For the “cutting the final frame bit”, I think it would be handy to cut the final router sled first, then install/recalibrate (can you skip to the “router sled length” piece in GC?), and then cut the rest of the frame. I’m finding that my router wants to tip out during the cuts (so I’ve ordered an upcut bit to see if that’ll suck it to the wood), so I’m thinking adding the bricks sooner is better.
That’s what I did. The temporary sled was pretty worthless.
If your router is trying to tip away from the frame, you have the chains
attached too close to the base, so the weight isn’t centered on the chains (in
the Z axis)
While adding bricks helps (as it brings the center of gravity closer to the
sled), you should be able to adjust the chains to drastically reduce the
Yeah, it really is. I think in the next batch I’m going to try to get rid of it entirely. Sorry!
We need to really go over everything for the next batch.
Since we are hoping to start with triangular kinematics, that will greatly improve things.

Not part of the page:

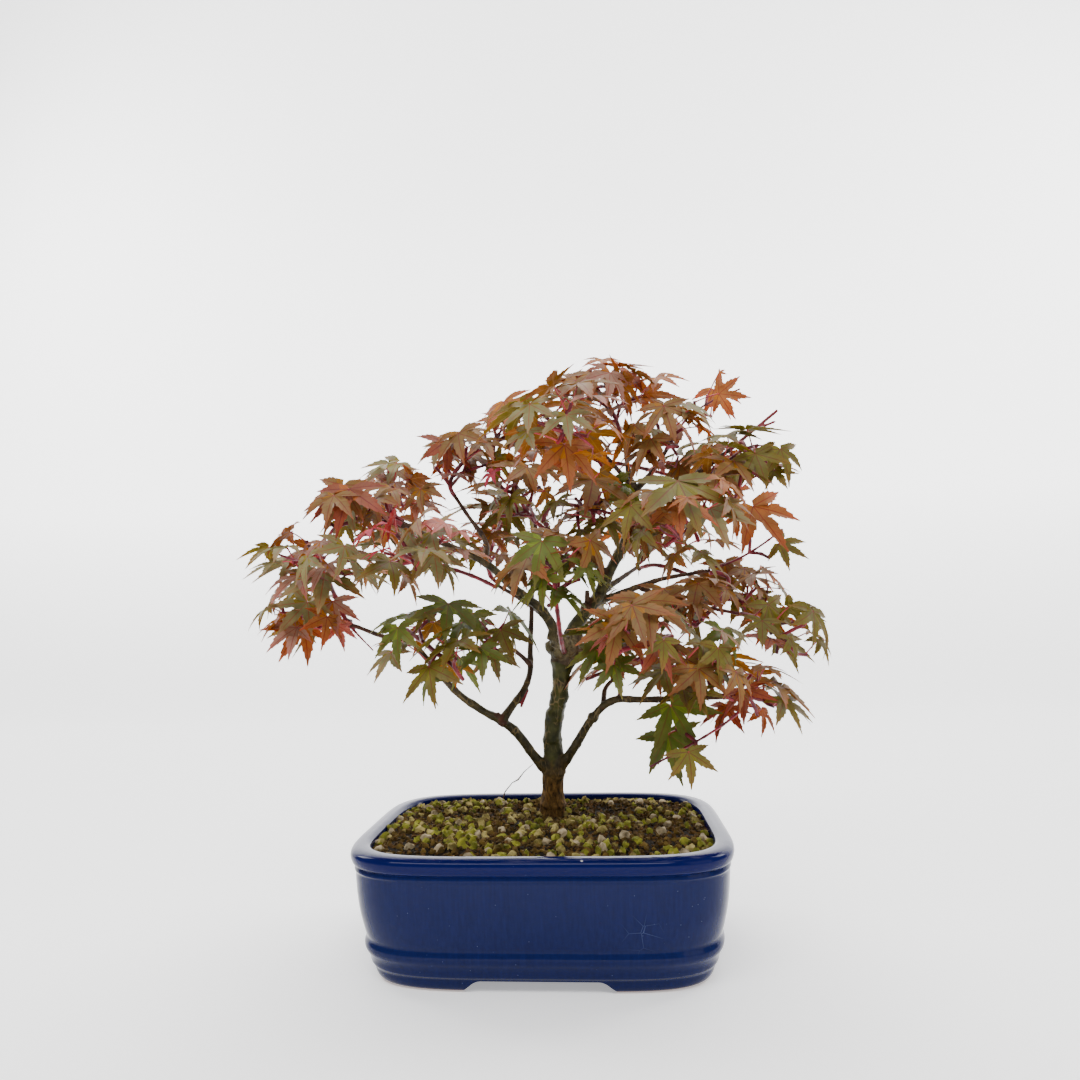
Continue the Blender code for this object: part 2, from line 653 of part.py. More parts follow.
def leaf_points(centre, forward, normal, size):
    """The rim of a leaf: lobes that spread from the top of the stalk and sag like an umbrella."""
    side = forward.cross(normal)
    points = []
    for angle, radius, sag in OUTLINE:
        turn = math.radians(angle)
        flat = forward * math.cos(turn) + side * math.sin(turn)
        points.append(centre + (flat * radius - normal * sag) * size)
    return points


def sleeves(paths, margin):
    """A search tree of square tubes round some (path, radii) pairs, wider than they are by a margin."""
    corners = []
    sides = []
    for path, radii in paths:
        for k in range(len(path) - 1):
            along = path[k + 1] - path[k]
            first = len(corners)
            for end in (k, k + 1):
                for turn in range(4):
                    out = sideways(along.normalized(), math.pi / 2 * turn)
                    corners.append(path[end] + out * (radii[end] + margin) * math.sqrt(2))
            for turn in range(4):
                after = (turn + 1) % 4
                sides.append((first + turn, first + after, first + 4 + after, first + 4 + turn))
    return BVHTree.FromPolygons(corners, sides)


def leaf_trees(rim, centre, place):
    """Search trees of a leaf's blade and of the leaf with its stalk."""
    count = len(rim)
    fans = [(k, (k + 1) % count, count) for k in range(count)]
    blade = BVHTree.FromPolygons(rim + [centre], fans)
    near_foot = place.lerp(centre, 0.3)
    stalk = [near_foot, near_foot + UP * PETIOLE_RADIUS]
    whole = BVHTree.FromPolygons(rim + [centre] + stalk, fans + [(count, count + 1, count + 2)])
    return blade, whole


def try_leaf(dice, index, place, away, rigid, own, leaves):
    """One leaf on a stalk that leaves the place, turned until it fits, or None."""
    out_part, stalk_part, front_part, stray_part = LEAF_BEARING
    for attempt in range(LEAF_TRIES):
        stray = Vector([dice.uniform(-LEAF_STRAY, LEAF_STRAY) for _ in range(3)])
        stalk = (away + UP * PETIOLE_LIFT + stray).normalized()
        centre = place + stalk * dice.uniform(*PETIOLE_LENGTH)
        size = dice.uniform(*LEAF_SIZE) * (1 - LEAF_SHRINK * attempt)
        outward = (centre - CROWN_AXIS).normalized() * out_part + stalk * stalk_part
        outward += FRONT * front_part + stray * stray_part
        outward.z = 0
        outward.normalize()
        droop = math.radians(dice.uniform(*LEAF_DROOP))
        forward = outward * math.cos(droop) - UP * math.sin(droop)
        normal = outward * math.sin(droop) + UP * math.cos(droop)
        roll = math.radians(dice.uniform(-LEAF_ROLL, LEAF_ROLL))
        normal = Matrix.Rotation(roll, 3, forward) @ normal
        crowded = any((centre - leaf[1]).length < LEAF_SPACING for leaf, _ in leaves)
        if stalk.dot(normal) < STALK_LEAN or crowded:
            continue
        rim = leaf_points(centre, forward, normal, size)
        middles = [centre.lerp(point, 0.6) for point in rim]
        if not in_own_space(index, np.array(rim + middles + [centre, place.lerp(centre, 0.5)])):
            continue
        blade, whole = leaf_trees(rim, centre, place)
        crossing = any(whole.overlap(other) for _, other in leaves)
        if whole.overlap(rigid) or blade.overlap(own) or crossing:
            continue
        return (place, centre, forward, normal, size), whole
    return None


def grow(name, stems):
    """Twigs and leaves of a mass. They stand in opposite pairs, each pair square to the last."""
    _, _, _, most, seed = MASSES[name]
    index = NAMES.index(name)
    dice = random.Random(f"{name} {seed}")
    stem = stems[name]
    others = [(PATHS[limb], RADII[limb]) for limb in PATHS]
    others += [(stems[other], even_radii(len(stems[other]), STEM_RADIUS)) for other in stems if other != name]
    limbs = segments_of(others)
    rigid = sleeves(others, TOUCH_MARGIN)
    inside = [k for k in range(1, len(stem)) if in_own_space(index, np.array([stem[k]]))]
    first = inside[0] if inside else len(stem) - 1
    out_part, along_part, up_part = TWIG_HEADING
    twigs = []
    sites = []  # order in which they get a leaf, place, direction of the stalk, number of the twig
    turn = dice.uniform(0, math.pi)
    for k in range(STEM_NODES):
        part = first + (len(stem) - 1 - first) * (k + 0.5) / (STEM_NODES - 0.5)
        low = min(int(part), len(stem) - 2)
        place = stem[low].lerp(stem[low + 1], part - low)
        along = (stem[low + 1] - stem[low]).normalized()
        turn += math.pi / 2 + dice.uniform(-0.25, 0.25)
        for sign in (1, -1):
            away = sideways(along, turn) * sign
            sites.append((2, place, away * 0.8 + along * 0.4, None))
            heading = (away * out_part + along * along_part + UP * up_part).normalized()
            length = room(index, place, heading) * dice.uniform(*TWIG_REACH) - PETIOLE_LENGTH[0] * 0.5
            end = place + heading * length + UP * (TWIG_LIFT * length)
            body = np.array([place.lerp(end, step / 8) for step in range(1, 9)])
            if length < SHORTEST_TWIG or not in_own_space(index, body):
                continue
            if clearance(body, limbs) < TWIG_RADIUS[0] + GAP:
                continue
            twigs.append([place, end])
            out = (end - place).normalized()
            slant = dice.uniform(0, math.pi)
            for leaf_sign in (1, -1):
                pair = sideways(out, slant) * leaf_sign
                square = sideways(out, slant + math.pi / 2) * leaf_sign
                sites.append((0, end - out * ROOTED, pair * 0.7 + out * 0.6, len(twigs) - 1))
                sites.append((1, place.lerp(end, TWIG_NODE), square, len(twigs) - 1))
            sites.append((3, end - out * ROOTED, out, len(twigs) - 1))
    tip = (stem[-1] - stem[-2]).normalized()
    sites.append((0, stem[-1] - tip * ROOTED, tip, None))
    own = sleeves([(stem, [0] * len(stem))] + [(twig, [0, 0]) for twig in twigs], TWIG_RADIUS[0])
    leaves = []
    bearing = set()
    for _, place, away, twig in sorted(sites, key=lambda site: site[0]):
        found = None
        if len(leaves) < most:
            found = try_leaf(dice, index, place, away, rigid, own, leaves)
        if found:
            leaves.append(found)
            bearing.add(twig)
    twigs = [twig for k, twig in enumerate(twigs) if k in bearing]
    return twigs, [leaf for leaf, _ in leaves]


def leaf_mesh(leaf):
    """A closed leaf with its stalk: two low fans on one rim, the lower one drawn out to the stalk."""
    place, centre, forward, normal, size = leaf
    stalk = (centre - place).normalized()
    work = bmesh.new()
    rim = [work.verts.new(point) for point in leaf_points(centre, forward, normal, size)]
    top = work.verts.new(centre + normal * (LEAF_THICKNESS / 2))
    collar = []
    foot = []
    side = stalk.cross(forward).normalized()
    front = side.cross(stalk)
    for angle in STALK_CORNERS:
        turn = math.radians(angle)
        corner = (front * math.cos(turn) - side * math.sin(turn)) * PETIOLE_RADIUS
        foot.append(work.verts.new(place + corner))
        # Carried along the stalk to the leaf's underside, so that the stalk's faces are flat.
        corner -= stalk * (corner.dot(normal) / stalk.dot(normal))
        collar.append(work.verts.new(centre + corner - normal * (LEAF_THICKNESS / 2)))
    # Each rim point is joined to the stalk corner on its own side of the leaf.
    corner = [0 if 0 <= angle < 120 else (1 if angle >= 120 else 2) for angle, _, _ in OUTLINE]
    for k in range(len(rim)):
        j = (k + 1) % len(rim)
        work.faces.new((rim[k], rim[j], top))
        work.faces.new((rim[j], rim[k], collar[corner[k]]))
        if corner[j] != corner[k]:
            work.faces.new((rim[j], collar[corner[k]], collar[corner[j]]))
    for k in range(3):
        j = (k + 1) % 3
        work.faces.new((collar[k], foot[k], foot[j], collar[j]))
    work.faces.new(foot)
    bmesh.ops.recalc_face_normals(work, faces=work.faces)
    mesh = bpy.data.meshes.new("leaf")
    work.to_mesh(mesh)
    work.free()
    return mesh


def fuse(name, stem, twigs, leaves, profile):
    """Join stem, twigs and leaves to one mesh, and tell whether it is closed."""
    pieces = bpy.data.collections.new(name + "_pieces")
    bpy.context.scene.collection.children.link(pieces)
    whole = tube(name + "_stem", stem, even_radii(len(stem), STEM_RADIUS), 0, cutters, profile)
    for twig in twigs:
        tube(name + "_twig", twig, even_radii(len(twig), TWIG_RADIUS), 0, pieces, profile)
    for leaf in leaves:
        add_object(name + "_leaf", leaf_mesh(leaf), pieces)
    for solver in ("EXACT", "MANIFOLD"):
        modifier = boolean(whole, "UNION", collection=pieces, solver=solver)
        bpy.context.view_layer.update()
        graph = bpy.context.evaluated_depsgraph_get()
        fused = bpy.data.meshes.new_from_object(whole.evaluated_get(graph))
        whole.modifiers.remove(modifier)
        closed = one_closed_solid(fused)
        if closed:
            break
    for piece in [whole] + list(pieces.objects):
        bpy.data.objects.remove(piece, do_unlink=True)
    bpy.data.collections.remove(pieces)
    return fused, closed


def make_mass(name, stem, twigs, leaves, blade, profile):
    """One leafy mass. Where its pieces don't fuse to a closed solid it has a leaf fewer."""
    fused, closed = fuse(name, stem, twigs, leaves, profile)
    while not closed and leaves:
        leaves = leaves[:-1]
        fused, closed = fuse(name, stem, twigs, leaves, profile)
    fused.name = name
    fused.materials.clear()
    fused.materials.append(blade)
    add_object("leaves_" + name, fused)


def three_sided_profile():
    """The closed curve that the sections of stems and twigs follow, with a radius of one metre."""
    curve = bpy.data.curves.new("three_sided", "CURVE")
    spline = curve.splines.new("POLY")
    spline.points.add(2)
    spline.use_cyclic_u = True
    for k, point in enumerate(spline.points):
        point.co = (math.cos(math.tau * k / 3), math.sin(math.tau * k / 3), 0, 1)
    return add_object("three_sided", curve, cutters)


def make_masses():
    blade = make_material("bronze_green_leaf", (0.150, 0.115, 0.030), 0.55)
    profile = three_sided_profile()
    stems = {}
    for name in NAMES:
        others = [segments_of([(path, even_radii(len(path), STEM_RADIUS))]) for path in stems.values()]
        stems[name] = grow_stem(name, others)
    for name in NAMES:
        twigs, leaves = grow(name, stems)
        make_mass(name, stems[name], twigs, leaves, blade, profile)
    bpy.data.objects.remove(profile, do_unlink=True)


make_pot()
make_soil()
make_limbs()
make_masses()
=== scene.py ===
"""A young Japanese maple grown as a bonsai in a blue glazed pot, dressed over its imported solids."""

import math
import random

import bmesh
import bpy
import numpy as np
from mathutils import Matrix, Vector, noise
from mathutils.bvhtree import BVHTree
from mathutils.kdtree import KDTree


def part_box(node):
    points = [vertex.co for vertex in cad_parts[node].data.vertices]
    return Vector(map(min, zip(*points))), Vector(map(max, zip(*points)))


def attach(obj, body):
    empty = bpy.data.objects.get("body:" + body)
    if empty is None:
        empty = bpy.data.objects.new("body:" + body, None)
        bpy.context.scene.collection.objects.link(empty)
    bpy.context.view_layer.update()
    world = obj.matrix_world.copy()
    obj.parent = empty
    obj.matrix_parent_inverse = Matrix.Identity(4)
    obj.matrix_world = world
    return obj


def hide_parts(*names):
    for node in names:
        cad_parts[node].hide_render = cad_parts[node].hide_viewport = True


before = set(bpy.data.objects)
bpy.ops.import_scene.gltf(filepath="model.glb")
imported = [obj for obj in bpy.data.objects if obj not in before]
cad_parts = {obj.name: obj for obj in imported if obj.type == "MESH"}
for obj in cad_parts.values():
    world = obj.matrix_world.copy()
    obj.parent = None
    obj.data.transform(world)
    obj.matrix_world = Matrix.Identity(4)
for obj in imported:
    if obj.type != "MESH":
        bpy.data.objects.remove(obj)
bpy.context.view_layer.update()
MM = 0.001


# ================================================================ pot
# A pressed stoneware bonsai pot with a rolled lip, a low ring near its foot and four corner feet.
# It was dipped in a cobalt glaze that ran a little and lies deepest on the lip. The undersides of
# its feet were wiped bare, so the red brown clay shows there.
POT_LENGTH = 200 * MM
POT_DEPTH = 152 * MM
POT_SQUARENESS = 4.9
POT_CORNERS = 200
LIP_TOP = 65  # mm
WALL_STEP = 0.7  # mm between the rings of the wall
FOOT_HEIGHT = 6 * MM
FEET_APART_FRONT = 62 * MM
FEET_APART_SIDE = 44 * MM
FEET_SPLAY = 7 * MM
FEET_ROUND = 2.5 * MM
FEET_CLEAR = 0.2 * MM  # the gaps between the feet end this far under the pot's floor
POT_CREASE = 38  # degrees: flatter edges than this are smooth
DRAIN_RADIUS = 6.5 * MM
DRAIN_X = 42 * MM
LIP_GLINT = (0.0223, -0.0745, 0.0650)  # a painted highlight on the top of the lip
SCUFFS = (0.0500, -0.0745, 0.0285)  # fine scratches on the front, right of its middle
# Height and inset in mm of the wall, from the feet's inner side round the outside to the floor.
POT_WALL = [
    (6, 28), (5.4, 27), (1, 26.2), (0, 25), (0, 20), (0, 15.5), (0.3, 14), (1.4, 12.4), (3.6, 11.4),
    (6, 10.9), (7.1, 10.2), (7.8, 9.5), (9.2, 9.1), (11, 8.7), (13.2, 7.8), (14.6, 7.0), (16.2, 6.5),
    (17.8, 6.5), (19.2, 7.0), (20.6, 7.4), (22.4, 6.8), (27, 5.6), (34, 4.1), (42, 3.0), (50, 2.4),
    (53.4, 2.3), (54.4, 1.8), (55.4, 1.9), (56.2, 2.3), (56.9, 1.9), (57.7, 0.9), (59.2, 0.3), (61, 0),
    (62.6, 0.2), (63.8, 1.0), (64.6, 2.4), (65, 4.4), (65, 6.6), (64.6, 8.2), (63.6, 9.2), (62, 9.7),
    (56, 10.1), (40, 11.4), (24, 13), (16, 14.8), (13.4, 17), (13, 20), (13, 30),
]


def linear(colour):
    """An sRGB hex colour as linear red, green and blue, with full alpha."""
    parts = [int(colour[k:k + 2], 16) / 255 for k in (1, 3, 5)]
    return (*[c / 12.92 if c <= 0.04045 else ((c + 0.055) / 1.055) ** 2.4 for c in parts], 1.0)


def feed(tree, node, inputs):
    """Set a node's inputs. One that is given a node is linked from its first output in use."""
    for name, value in inputs.items():
        if isinstance(value, bpy.types.Node):
            value = next(socket for socket in value.outputs if socket.enabled)
        if isinstance(value, bpy.types.NodeSocket):
            tree.links.new(value, node.inputs[name])
        else:
            node.inputs[name].default_value = linear(value) if isinstance(value, str) else value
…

I’d also like to see us go with a ‘top beam’ style frame (pretty much eliminates any possibility of the frame flexing as we are measuring things), potentially even recommending/encouraging a unistrut beam.
and the combination of these two (and some simple processes, like a shop-made router circle cutter) should make it possible to bypass a lot of the current bootstrapping.
I’ll have to re-write my book in this area if it changes. :o
It’s all good.
I also agree with changing the frame design. I looked at the final design and used that as a template and if I would have found it sooner I would have built the “top beam” style.
Since everybody has to have a router to use the CNS they should all be able to cut a round sled really easy with a simple jig.
There are many possible designs. The documented one is a suggestion. I don’t agree it should be changed to a totally different design. What I would suggest is we start a space in the Wiki for alternate design(s) one is allready documented there. Each can be there and people can choose. Each should be well documented including a BOM. The Maslow is an open design allowing anyone to modify it as they see fit.
This is just my own opinion.
everyone is always allowed to do what they want
But shouldn’t the basic instructions that are given to newbies who don’t know
enough to do the research and weight the different options be aimed to give them
the best possible chance of succeeding?
The current instructions (with the 45 degree arms screwed to a piece of plywood
with the motors extended several inches out from the arms, with the quad
kinematics sled) are a very poor option.
any variation that gives good rigidity between the motors would be a huge win,
and it’s hard to get simpler than a single straight piece of material, aka a
’top beam’ design
triangular kinematics are another huge win. As Bar said, he greatly under
estimated how much work it would be to measure quad kinematics accurately
enough. Triangular kinematics simplify things drastically
we should givethese simplifications to every future maslow owner by default, not
limit them to only people who can research and understand the options.
Now, I’m not saying that there won’t be even more improvement, but these are
pretty drastic improvements.
by the way, I think we do still want to come up with a version that is as much
of a bootstrap as possible.
It should not require laser cut parts (out of wood or metal) to build a maslow
It should be possible to build a maslow with two worm-gear motors (with encoders
and some way to hold them in place), a motor controller board (andcomputer to
run it), two sprockets that fit the motors, enough chain that fits the
sprockets, and lumber (plus a router and some tools)
In theory, the motors and sprockets don’t even need to match
If i manage to get started on my sled, i’ll try to make a movie, or take a lot of pictures, and try to not use anything but a drill and my router so everyone has the tools to make it. It makes sense to make the sled before everything else.